:: INFORMATION PROVIDED ::
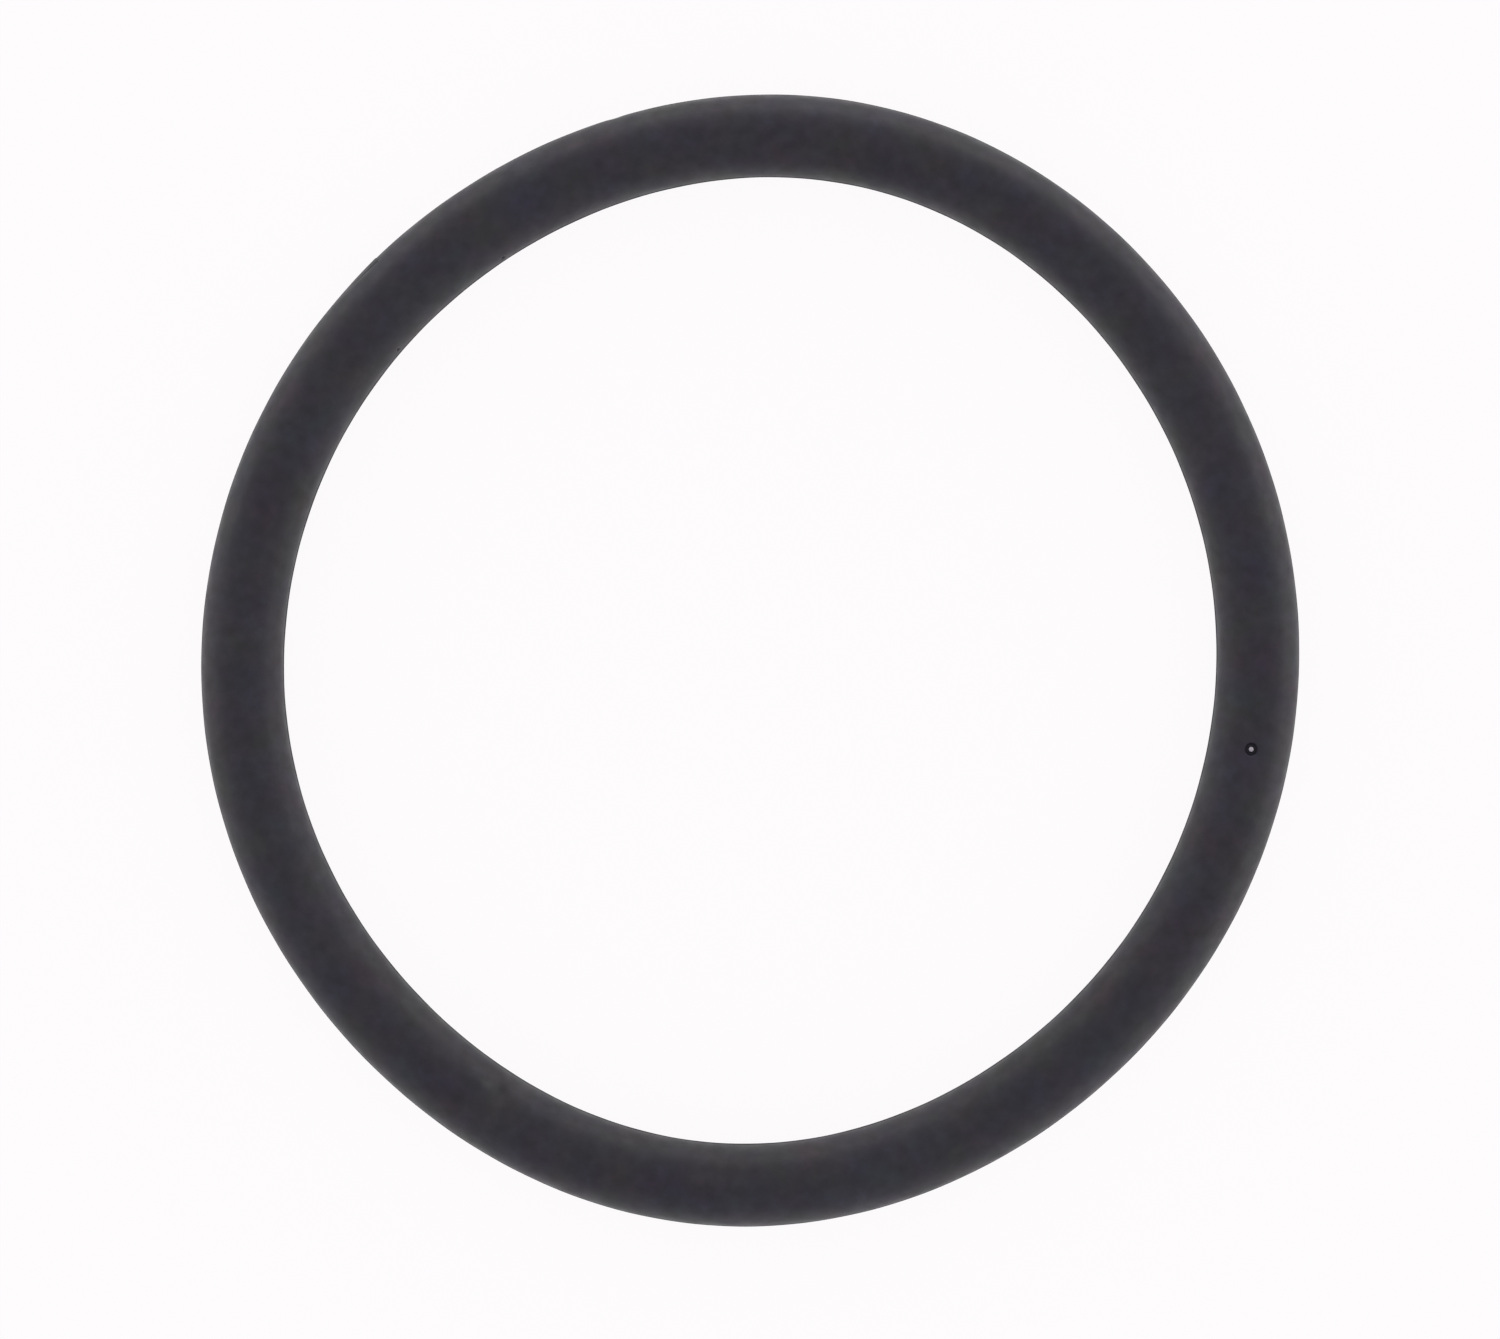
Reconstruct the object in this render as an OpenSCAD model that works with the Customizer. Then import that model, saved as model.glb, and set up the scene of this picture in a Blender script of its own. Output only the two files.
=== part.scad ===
// Rubber o-ring, lying loose on a flat surface.
//
// It is one moulded piece. Its section is a circle with a fine ridge at mid-height on
// the inside and the outside, where the two halves of the mould met.
// A loose ring is never quite round: this one lies longer along Y than along X.
// The middle of its section follows a closed oval of four arcs that run smoothly into
// one another: two flatter arcs at the sides (+X and -X) and two tighter ones at the
// ends (+Y and -Y). The oval is as long as the circle that the ring follows when round.
//
// Z is the axis of the ring, and the surface that it lies on is at z = 0.

/* [Ring] */
// Inside diameter of the ring when it is round, not counting the ridge
inside_d = 40.87; // [16:0.01:120]
// Diameter of the round section, not counting the ridge
section_d = 3.53; // [1.5:0.01:8]
// How much longer the ring lies along Y than along X
out_of_round = 1.6; // [0:0.1:2]

/* [Mould line] */
// How far the ridge stands out from the round section
ridge_h = 0.03; // [0.02:0.01:0.15]
// Thickness of the ridge, measured along Z
ridge_w = 0.12; // [0.05:0.01:0.4]

/* [Hidden] */

// Facets of a full circle
$fn = 128;

// Black rubber, a little grey and cool
rubber_colour = [0.21, 0.20, 0.225];

// Radius of the middle of the section when the ring is round
round_r = (inside_d + section_d) / 2;

// The centres of a side arc and an end arc form a 3-4-5 triangle with the ring's own
// centre, which keeps all four joins exact: a side arc's centre is 3 units across,
// an end arc's centre is 4 units along, and the two radii differ by 5 units.
unit = out_of_round / 4;
side_offset = 3 * unit;
end_offset = 4 * unit;
radius_step = 5 * unit;

// Half the angle that a side arc spans, and half the angle that is left for an end arc
side_angle = atan(4 / 3);
end_angle = 90 - side_angle;

// Radii that keep the oval as long as the circle, to a ten-thousandth of a millimetre
places = 10000;
end_r = round((round_r - radius_step * side_angle / 90) * places) / places;
side_r = end_r + radius_step;

// The section as the mould leaves it, with its middle at the origin
module section() {
    circle(d = section_d);
    square([section_d + 2 * ridge_h, ridge_w], center = true);
}

// The section swept along an arc about the Z axis
module swept_arc(radius, start, angle) {
    rotate_extrude(start = start, angle = angle)
        translate([radius, 0])
            section();
}

// A quarter of the ring, from the middle of the +X side to the middle of the +Y end
module quarter() {
    translate([-side_offset, 0, 0])
        swept_arc(side_r, 0, side_angle);
    translate([0, end_offset, 0])
        swept_arc(end_r, side_angle, end_angle);
}

// The whole ring, four mirrored quarters resting on z = 0
module o_ring() {
    color(rubber_colour)
        translate([0, 0, section_d / 2])
            for (across = [0, 1], along = [0, 1])
                mirror([across, 0, 0])
                    mirror([0, along, 0])
                        quarter();
}

o_ring();
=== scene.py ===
import math

import bpy
import numpy as np
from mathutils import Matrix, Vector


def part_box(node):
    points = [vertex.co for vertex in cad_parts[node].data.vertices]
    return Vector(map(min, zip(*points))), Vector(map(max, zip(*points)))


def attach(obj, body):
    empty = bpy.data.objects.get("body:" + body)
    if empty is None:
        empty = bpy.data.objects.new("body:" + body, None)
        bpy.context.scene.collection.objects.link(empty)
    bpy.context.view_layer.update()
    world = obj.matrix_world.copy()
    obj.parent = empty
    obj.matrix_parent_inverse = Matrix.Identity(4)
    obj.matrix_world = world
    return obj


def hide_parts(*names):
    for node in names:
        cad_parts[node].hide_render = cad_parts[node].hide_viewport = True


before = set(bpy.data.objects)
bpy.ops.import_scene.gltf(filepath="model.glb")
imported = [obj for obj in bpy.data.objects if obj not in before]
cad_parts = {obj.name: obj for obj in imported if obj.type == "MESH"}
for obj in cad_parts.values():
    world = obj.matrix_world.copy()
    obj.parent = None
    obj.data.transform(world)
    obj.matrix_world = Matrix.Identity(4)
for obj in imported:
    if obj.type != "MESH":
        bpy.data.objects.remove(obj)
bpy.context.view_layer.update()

MM = 0.001
TURN = 2 * math.pi

# The photograph's frame in its own pixels, and what was measured in it: the middle of
# the ring from the top left corner, the scale at the ring, and how far the ring's
# longer diameter leans to the right of upright.
FRAME_WIDTH = 1500
FRAME_HEIGHT = 1339
RING_X = 751.86
RING_Y = 659.48
PIXELS_PER_MM = 23.16
RING_LEAN = math.radians(14)

# A macro lens held straight above the ring, on a full-frame camera
LENS_MM = 150
SENSOR_MM = 36

# The round section, as the solid in the frame has it
ring_low, ring_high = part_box("o_ring")
SECTION_RADIUS = (ring_high[2] - ring_low[2]) / 2

# The middle of the section runs round at this mean radius. The loose ring departs from a
# circle in a few long waves: (waves to a turn, height in mm, degrees of the first crest).
# The first of them is the oval of the solid in the frame.
MEAN_RADIUS = 22.2 * MM
WAVES = [(2, 0.397, 90), (3, 0.082, 67), (4, 0.089, 7), (5, 0.022, 71), (6, 0.020, 36)]

# The mould line: a fine ridge round the outside and the inside, with a flat top. Its height
# is uneven by a share of itself, in waves: (waves to a turn, weight, phase in radians).
RIDGE_HEIGHT = 0.028 * MM
RIDGE_HALF_WIDTH = 0.05 * MM
RIDGE_STEEPNESS = 8
RIDGE_UNEVENNESS = 0.15
RIDGE_WAVES = [(23, 0.6, 0.7), (57, 0.4, 2.1)]

# A place on the ring is given by degrees round it from its +X side, and by how far across
# the band it lies seen from above: -1 is the inner edge, 0 the middle, 1 the outer edge.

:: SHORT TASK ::
Provide an exact reproduction of only those lines that start at the line containing "of the +Y end" and end at the line containing "bpy.data.objects.remove(obj)", inclusive.

:: EXERCISE RESULT ::
// A quarter of the ring, from the middle of the +X side to the middle of the +Y end
module quarter() {
    translate([-side_offset, 0, 0])
        swept_arc(side_r, 0, side_angle);
    translate([0, end_offset, 0])
        swept_arc(end_r, side_angle, end_angle);
}

// The whole ring, four mirrored quarters resting on z = 0
module o_ring() {
    color(rubber_colour)
        translate([0, 0, section_d / 2])
            for (across = [0, 1], along = [0, 1])
                mirror([across, 0, 0])
                    mirror([0, along, 0])
                        quarter();
}

o_ring();
=== scene.py ===
import math

import bpy
import numpy as np
from mathutils import Matrix, Vector


def part_box(node):
    points = [vertex.co for vertex in cad_parts[node].data.vertices]
    return Vector(map(min, zip(*points))), Vector(map(max, zip(*points)))


def attach(obj, body):
    empty = bpy.data.objects.get("body:" + body)
    if empty is None:
        empty = bpy.data.objects.new("body:" + body, None)
        bpy.context.scene.collection.objects.link(empty)
    bpy.context.view_layer.update()
    world = obj.matrix_world.copy()
    obj.parent = empty
    obj.matrix_parent_inverse = Matrix.Identity(4)
    obj.matrix_world = world
    return obj


def hide_parts(*names):
    for node in names:
        cad_parts[node].hide_render = cad_parts[node].hide_viewport = True


before = set(bpy.data.objects)
bpy.ops.import_scene.gltf(filepath="model.glb")
imported = [obj for obj in bpy.data.objects if obj not in before]
cad_parts = {obj.name: obj for obj in imported if obj.type == "MESH"}
for obj in cad_parts.values():
    world = obj.matrix_world.copy()
    obj.parent = None
    obj.data.transform(world)
    obj.matrix_world = Matrix.Identity(4)
for obj in imported:
    if obj.type != "MESH":
        bpy.data.objects.remove(obj)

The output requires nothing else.